Unlike Western powers and the international financial institutions they dominate, Beijing has not made political and economic restructuring a condition for its loans, investments, aid or trade. Nor are they conditional upon labour and environmental protections. While these policies are popular with African rulers, they are often challenged by civil society organizations, which note that Chinese firms have driven African-owned enterprises out of business and employed Chinese workers rather than local ones. When they do hire African labour, Chinese companies often force them to work in dangerous conditions for poverty wages. China’s infrastructure projects have also resulted in massive debts that have deepened African dependency, although African countries still owe far more to the West. Most damagingly, Beijing has secured its unfettered access to markets and resources by backing corrupt elites, strengthening regimes that have pilfered their countries’ wealth, repressed political dissent and waged wars against neighbouring states. African rulers have, in turn, given China much-needed diplomatic support in the United Nations and other international organizations.

For decades, China opposed political and military interference in the internal affairs of other nations. Yet as Beijing’s economic interests in Africa have grown, it has adopted a more interventionist approach, involving disaster relief, anti-piracy and counterterrorism operations. In the early 2000s, China joined UN peacekeeping programmes in countries and regions where it had economic interests. In 2006 China pressured Sudan, an important oil partner, to accept an African Union–UN presence in Darfur; in 2013 it joined the UN peacekeeping mission in Mali, motivated by its interests in the oil and uranium of neighbouring countries; and in 2015 it worked with Western powers and East African subregional organizations to mediate peace talks in South Sudan.

During this period, China initially refrained from military involvement in strife-ridden areas, preferring to contribute medical workers and engineers. But this did not last long. There was a notable Chinese military presence in the UN peacekeeping missions to Burundi and the Central African Republic. The UN Mali mission marked the first time Chinese combat forces had joined such an operation, alongside some 400 engineers, medical personnel and police. Beijing also sent an infantry battalion composed of 700 armed peacekeepers to South Sudan in 2015. By the following year, it was contributing more military personnel to UN peacekeeping operations than any other permanent member of the Security Council.

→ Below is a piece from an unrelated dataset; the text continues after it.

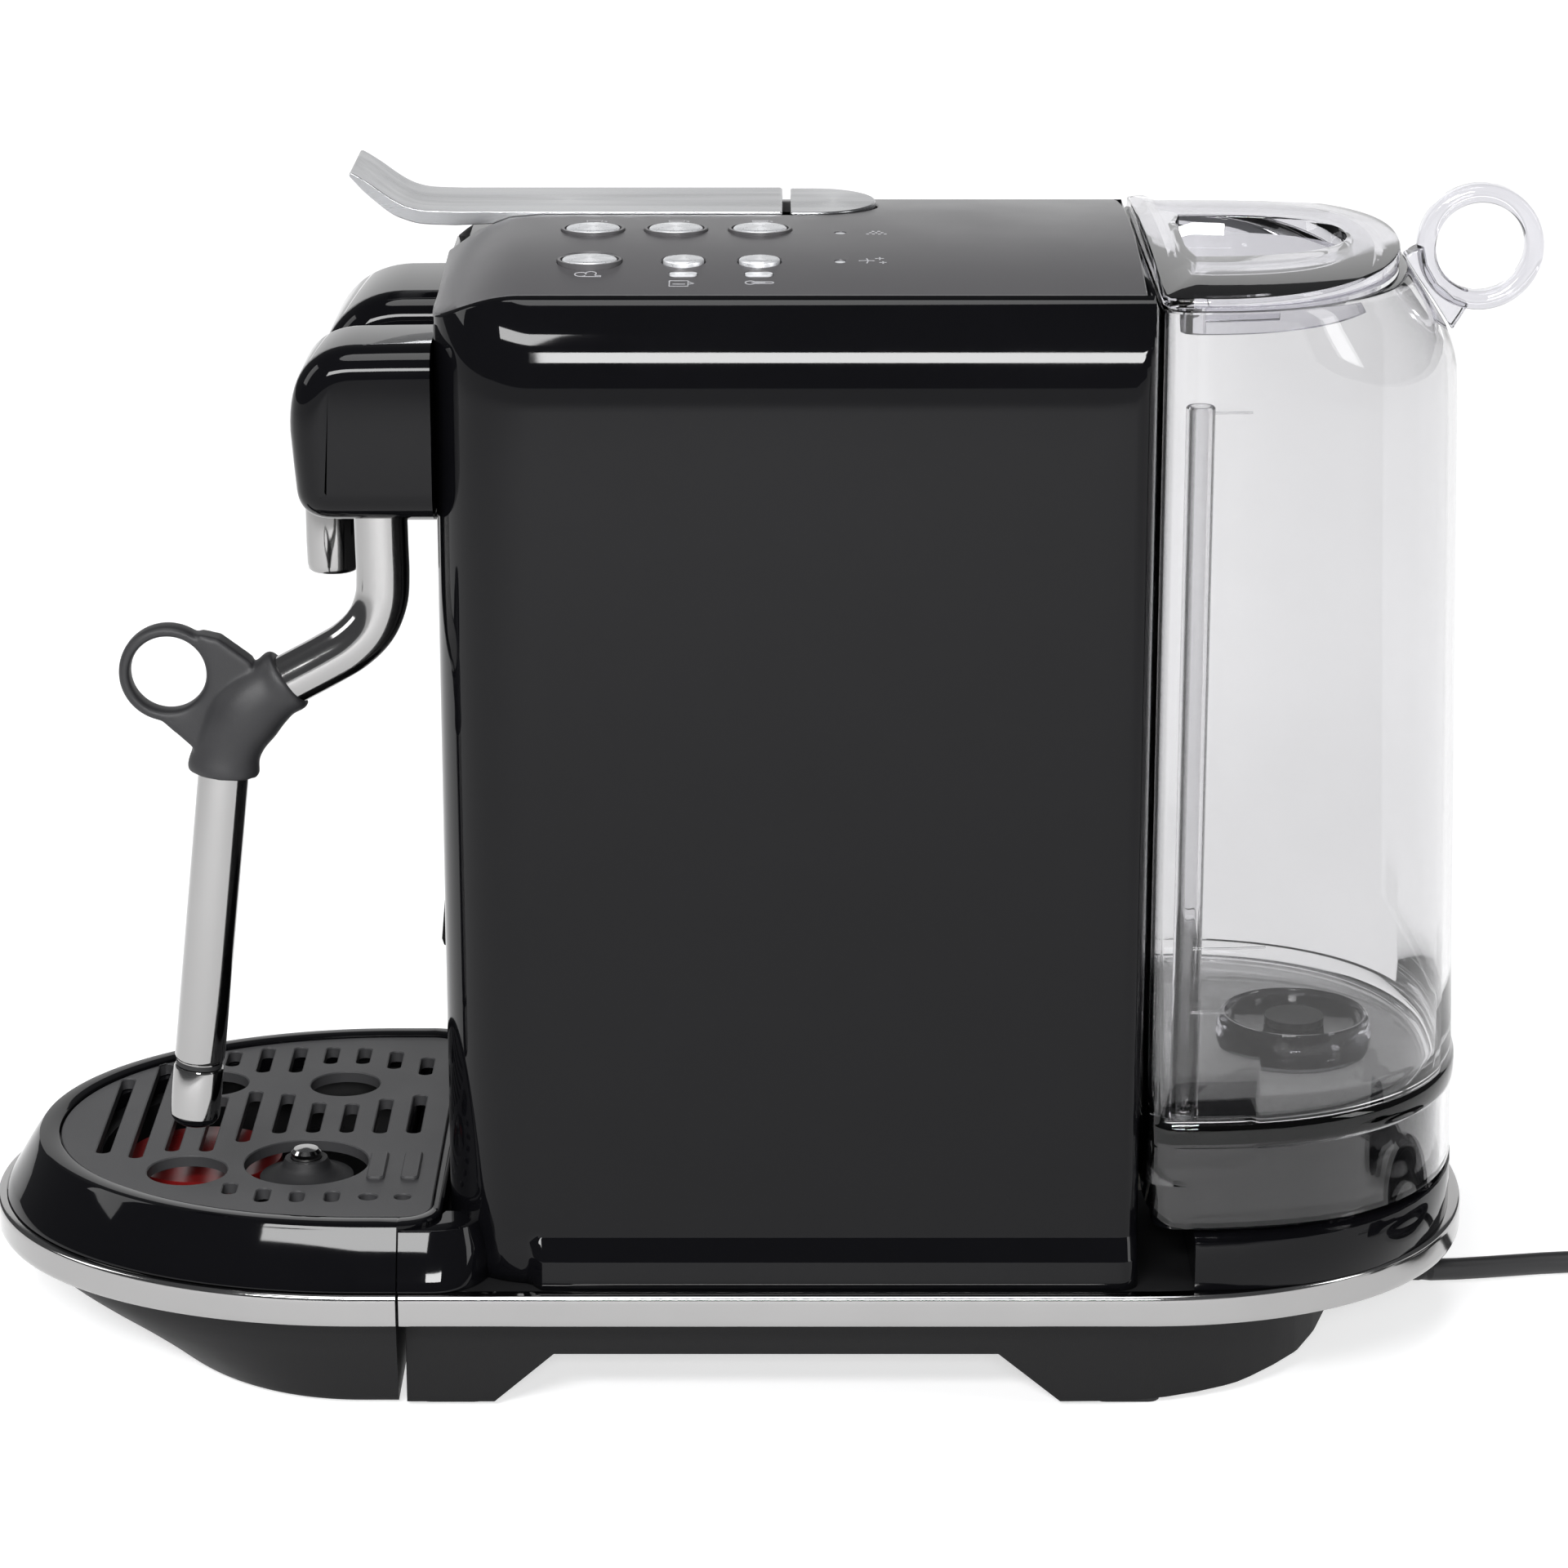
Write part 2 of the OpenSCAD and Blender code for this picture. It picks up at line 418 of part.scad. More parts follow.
module button(i) color("#d8dadc") translate([btn_pos[i][0], btn_pos[i][1], 0]) {
  z = crown(btn_pos[i][0]);
  rotate_extrude() polygon([[0, 281.3], [2.2, 281.3], [2.2, 287], [btn_rad[i], 287], [btn_rad[i], z + 0.3], [btn_rad[i] - 0.6, z + 0.8], [btn_rad[i] * 0.5, z + 1.2], [0, z + 1.35]]);
}
module pod_bin() color("#1b1b1d") difference() {
  union() {
    translate([bin_x0, -78, 62]) cube([bin_x1 - bin_x0, 70, 50]);
    along_x(pod_x - 14, pod_x + 14, [[-77, 94], [-83.2, 94.6], [-83.8, 96.5], [-82.6, 110], [-77, 111.5]]);
  }
  translate([bin_x0 + 1.8, -75.6, 64]) cube([bin_x1 - bin_x0 - 3.6, 65.8, 60]);
}
module tank_plan(o, z0, z1) slab(z0, z1, tank_pts(o));
function tank_pts(o) = let (w = 75.4 - o, y0 = 100.6 + o, ys = 112, d = 76 - o, e = 2.3, n = 28) concat([for (i = [0:n]) let (t = 180 * i / n) [w * sp(cos(t), e), ys + d * sp(sin(t), e)]], arc(-w + 8 - o, y0 + 8 - o, 8 - o, 180, 270, 4), arc(w - 8 + o, y0 + 8 - o, 8 - o, 270, 360, 4));
module tank() color([0.85, 0.87, 0.9, 0.4]) {
  difference() {
    union() {
      intersection() {
        tank_plan(0, 48, 287);
        along_x(-80, 80, [[90, 40], [188.4, 40], [187.6, 76], [182.4, 255], [181, 266], [176, 276], [168.4, 287], [90, 287]]);
      }
    }
    intersection() {
      tank_plan(tank_wall, 74, 290);
      along_x(-80, 80, [[90, 40], [188.4 - tank_wall, 40], [187.6 - tank_wall, 76], [182.4 - tank_wall, 254.5], [181 - tank_wall, 265], [176 - tank_wall, 274.3], [165.4, 287], [165.4, 300], [90, 300]]);
    }
    tank_plan(tank_wall, 40, 71);
    translate([valve_c[0], valve_c[1], 60]) cylinder(h = 20, r = 15.02);
  }
  difference() {
    union() {
      disc_x(-3.6, 3.6, 187.9, 289.4, ring_r + 2.4);
      along_x(-3.6, 3.6, [[167.2, 286.2], [170, 288.6], [174, 290.5], [180, 282], [186, 275], [183, 270.5], [180.6, 266.6], [176, 275.9]]);
    }
    disc_x(-8, 8, 187.9, 289.4, ring_r - 2.4);
  }
}
module tank_valve() color("#33343a") translate([valve_c[0], valve_c[1], 0]) difference() {
  union() {
    translate([0, 0, 74]) cylinder(h = 2.2, r = 20);
    translate([0, 0, 63.4]) cylinder(h = 11, r = 14.9);
  }
  translate([0, 0, 60]) cylinder(h = 30, r = 4.05);
  translate([0, 0, 66]) cylinder(h = 7, r = 11);
}
module valve_plunger() color("#b8352a") translate([valve_c[0], valve_c[1], 0]) {
  translate([0, 0, 62]) cylinder(h = 15, r = 4);
  translate([0, 0, 76.5]) cylinder(h = 2.2, r = 8);
}
function lid_pts(o) = let (w = 72.4 - o, n = 24) concat([for (i = [0:n]) let (t = 180 * i / n) [w * sp(cos(t), 2.2), 112 + (54.4 - o) * sp(sin(t), 2.2)]], [[-w, 101.6 + o], [w, 101.6 + o]]);
function dee(o) = concat([for (i = [0:20]) let (t = 9 * i) [(29 + o) * sp(cos(t), 2.3), 115 + (38 + o) * sp(sin(t), 2.3)]], [[-29 - o, 111 - o], [29 + o, 111 - o]]);
module tank_lid() color([0.85, 0.87, 0.9, 0.4]) difference() {
  union() {
    intersection() {
      slab(287.3, 293, lid_pts(0));
      translate([0, 90, 292.8 - 874]) rotate([-90, 0, 0]) cylinder(h = 100, r = 874, $fn = 720);
    }
    slab(276, 288, dee(2.2));
    slab(280, 288, lid_pts(4.4));
  }
  slab(270, 300, dee(0));
  difference() { slab(270, 287.3, lid_pts(6.6)); slab(260, 300, dee(2.2)); }
}
module power_cord() color("#1b1b1d") sweep(cord_pts, cord_d / 2, [0, 0, 1], 10);
module cord_coil() color("#1b1b1d") translate([coil_c[0], coil_c[1], 0]) rotate_extrude() translate([coil_r - 9, 0]) square([18, 12]);
module plug_body() color("#1b1b1d") translate([69, 315, 15]) rotate([0, 90, 0]) union() {
  cylinder(h = 26, r = 15);
  translate([0, 0, -40]) cylinder(h = 40.5, r1 = 3.4, r2 = 11);
}
module plug_pins() color("silver") for (s = [-1, 1]) translate([95, 315 + s * 9.5, 15]) rotate([0, 90, 0]) cylinder(h = 19, r = 2.4);

base_chassis();
base_plate();
rubber_feet();
base_screws();
body_band();
casing();
front_cover();
top_deck();
lever_channel();
lever_pin();
lever_rear_cap();
button_bezels();
indicator_windows();
rear_base_cover();
valve_socket();
steam_housing();
wand_pin();
brew_housing();
coffee_spout();
inner_frame();
water_pump();
coffee_boiler();
steam_boiler();
brew_chamber();
water_hose();
steam_pipe();
control_board();
cord_gland();
lever();
brew_piston();
tray_housing();
tray_band();
tray_skirt();
drip_pan();
sensor_boot();
sensor_cap();
drip_grate();
level_float();
wand_upper_tube();
wand_grip();
wand_lower_tube();
wand_tip_seal();
wand_nozzle();
button(0);  // button_cup_small
button(1);  // button_cup_medium
button(2);  // button_cup_large
button(3);  // button_steam
button(4);  // button_milk
button(5);  // button_heat
pod_bin();
tank();
tank_valve();
valve_plunger();
tank_lid();
power_cord();
cord_coil();
plug_body();
plug_pins();
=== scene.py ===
import math

import bmesh
import bpy
from mathutils import Matrix, Vector
from mathutils.geometry import delaunay_2d_cdt


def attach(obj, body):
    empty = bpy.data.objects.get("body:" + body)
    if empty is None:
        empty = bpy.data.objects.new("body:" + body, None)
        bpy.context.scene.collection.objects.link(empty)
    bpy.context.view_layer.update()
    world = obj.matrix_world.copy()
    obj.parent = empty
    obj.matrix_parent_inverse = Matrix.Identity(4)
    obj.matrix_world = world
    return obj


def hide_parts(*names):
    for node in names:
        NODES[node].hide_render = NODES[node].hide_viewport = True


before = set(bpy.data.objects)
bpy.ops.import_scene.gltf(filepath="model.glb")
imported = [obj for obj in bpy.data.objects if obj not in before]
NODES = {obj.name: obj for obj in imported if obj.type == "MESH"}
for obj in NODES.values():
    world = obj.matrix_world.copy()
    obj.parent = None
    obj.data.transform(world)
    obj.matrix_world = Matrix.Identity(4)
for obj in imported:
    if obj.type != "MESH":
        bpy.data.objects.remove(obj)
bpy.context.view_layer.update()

MM = 0.001
scene = bpy.context.scene

# ---------------------------------------------------------------- camera, lights, floor
cam_data = bpy.data.cameras.new("cam")
cam = bpy.data.objects.new("cam", cam_data)
scene.collection.objects.link(cam)
cam_data.sensor_width = 36.0
cam_data.lens = 113.83
cam.location = (1.260, 0.009, 0.526)
cam.rotation_euler = (math.radians(90 - 16.83), 0, math.radians(90))
scene.camera = cam


def area(name, loc, target, sx, sy, power, colour=(1, 1, 1)):
    d = bpy.data.lights.new(name, "AREA")
    d.shape = "RECTANGLE"
    d.size, d.size_y, d.energy, d.color = sx, sy, power, colour
    o = bpy.data.objects.new(name, d)
    o.location = loc
    o.rotation_euler = (Vector(target) - Vector(loc)).to_track_quat("-Z", "Y").to_euler()
    scene.collection.objects.link(o)
    return o


area("strip_key", (1.62, 0.070, 0.72), (0.07, 0.070, 0.275), 0.46, 0.20, 15)
area("soft_left", (1.20, -0.46, 0.98), (0.07, -0.10, 0.05), 0.70, 0.24, 17)
area("backdrop", (-2.75, 0.0, 0.78), (0.0, 0.0, 0.70), 3.4, 1.25, 12)
area("soft_front", (0.0, -1.5, 1.0), (0, -0.1, 0.15), 0.5, 0.8, 5)
area("soft_rear", (0.6, 1.6, 0.8), (0, 0.1, 0.15), 0.4, 0.9, 6)
sun_data = bpy.data.lights.new("soft_top", "SUN")
sun_data.energy, sun_data.angle = 1.3, math.radians(28)
sun = bpy.data.objects.new("soft_top", sun_data)
sun.rotation_euler = (math.radians(4), math.radians(9), 0)
scene.collection.objects.link(sun)

world = bpy.data.worlds.new("studio")
scene.world = world
world.use_nodes = True
world.node_tree.nodes["Background"].inputs[0].default_value = (0.95, 0.965, 1.0, 1)
world.node_tree.nodes["Background"].inputs[1].default_value = 0.13
scene.view_settings.view_transform = "Standard"


# ---------------------------------------------------------------- materials
def node(nt, kind, **inputs):
    n = nt.nodes.new(kind)
    for k, v in inputs.items():
        n.inputs[k.replace("_", " ")].default_value = v
    return n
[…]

The trend toward heightened political and military engagement in Africa culminated in 2017, when China joined France, the US, Italy and Japan in establishing a military facility in Djibouti: the first permanent Chinese military base outside the country’s borders. Strategically located on the Gulf of Aden near the mouth of the Red Sea, the facility overlooks one of the world’s most lucrative shipping lanes. It has allowed Beijing to resupply Chinese vessels involved in UN anti-piracy operations and protect Chinese nationals living in the region. It has also enabled the monitoring of commercial traffic along China’s 21st Century Maritime Silk Road, which links countries from Oceania to the Mediterranean in a vast production and trading network. This will help China safeguard its supply of oil, half of which originates in the Middle East and transits through the Red Sea and Bab el-Mandeb Strait to the Gulf of Aden. Most of China’s exports to Europe follow the same route.